I have set up a sitemap that scrapes information from a school sports program website. Currently the sitemap works as follows:
select school link > select respective sport page link > scrape sport information; select coach contact information link > scrape coaches email.
The problem lies on sport pages where a coach contact information link is not present, usually due to the sports program being discontinued. when this happens web scraper will get stuck on a coach less page and proceed to cycle through the rest of the sports listed without scraping anything.

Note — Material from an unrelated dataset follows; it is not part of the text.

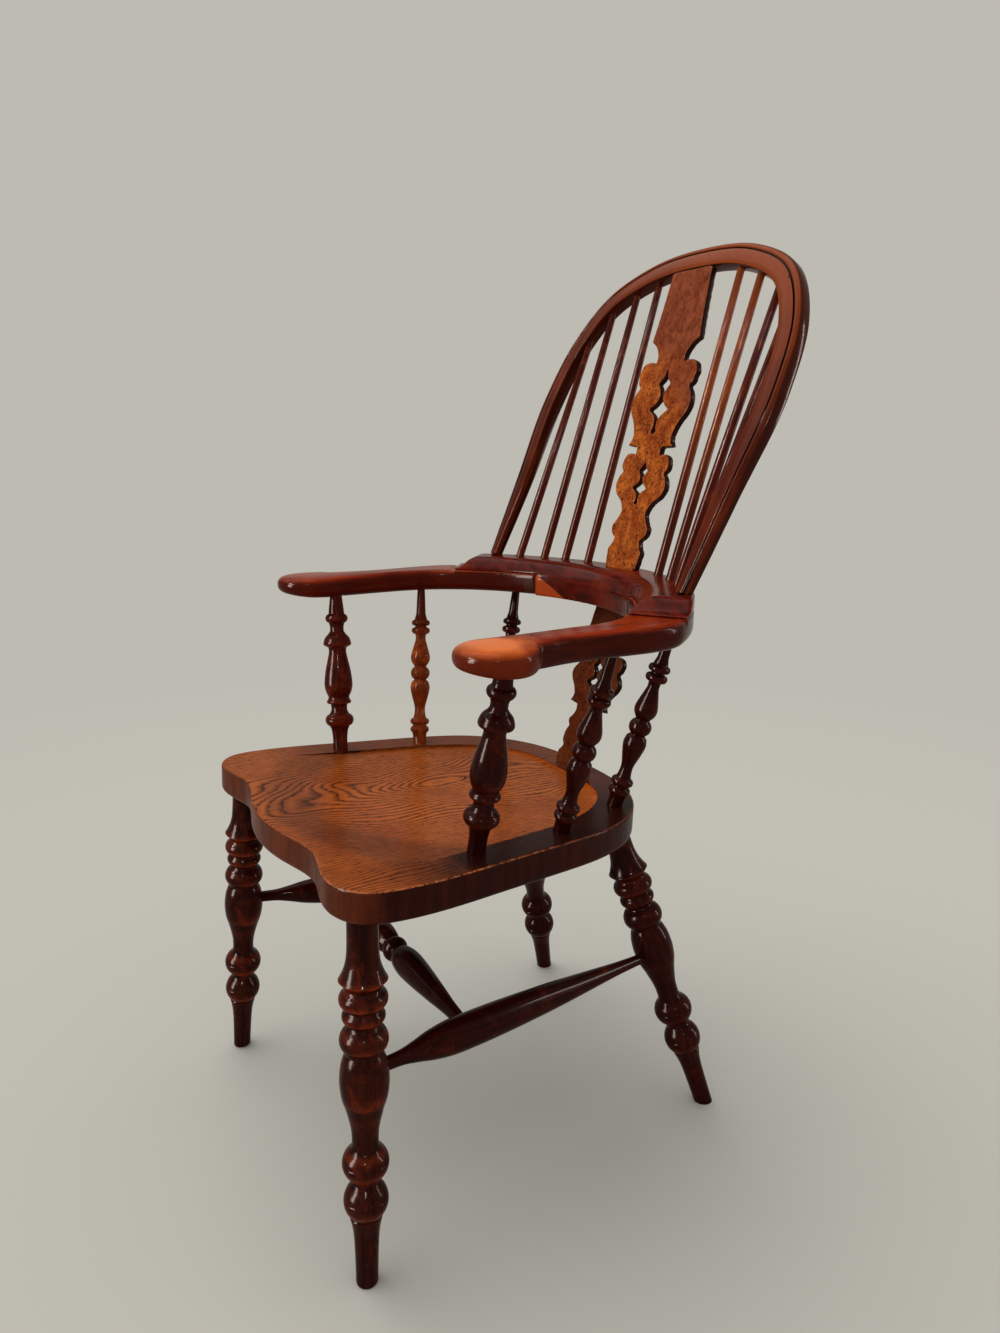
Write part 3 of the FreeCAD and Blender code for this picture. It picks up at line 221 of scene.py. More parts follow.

I then end up with data that looks like this:
This is a sample site map for just the school abraham lincoln as this is one of the school pages with the above scraping problem
Sitemap:
{"_id":"Coach_test","startUrl":["https://www.psal.org/"],"selectors":[{"id":"Abraham lincoln","linkType":"linkFromHref","multiple":false,"parentSelectors":["_root"],"selector":"li.ss:nth-of-type(3) a","type":"SelectorLink"},{"id":"lincoln_sports","linkType":"linkFromHref","multiple":true,"parentSelectors":["Abraham lincoln"],"selector":"tr:nth-of-type(n+2) td:nth-of-type(1) a","type":"SelectorLink"},{"id":"School","multiple":false,"parentSelectors":["lincoln_sports"],"regex":"","selector":"span#schoolName","type":"SelectorText"},{"id":"Sport","multiple":false,"parentSelectors":["lincoln_sports"],"regex":"","selector":"span#fullSpName","type":"SelectorText"},{"id":"Division","multiple":false,"parentSelectors":["lincoln_sports"],"regex":"","selector":"span#location","type":"SelectorText"},{"id":"Coach_FullName","multiple":false,"parentSelectors":["lincoln_sports"],"regex":"","selector":"#headCoach a","type":"SelectorText"},{"id":"Coach_Link","linkType":"linkFromHref","multiple":false,"parentSelectors":["lincoln_sports"],"selector":"#headCoach a","type":"SelectorLink"},{"id":"Email","multiple":false,"parentSelectors":["Coach_Link"],"regex":"","selector":"a#coachEmail","type":"SelectorText"}]}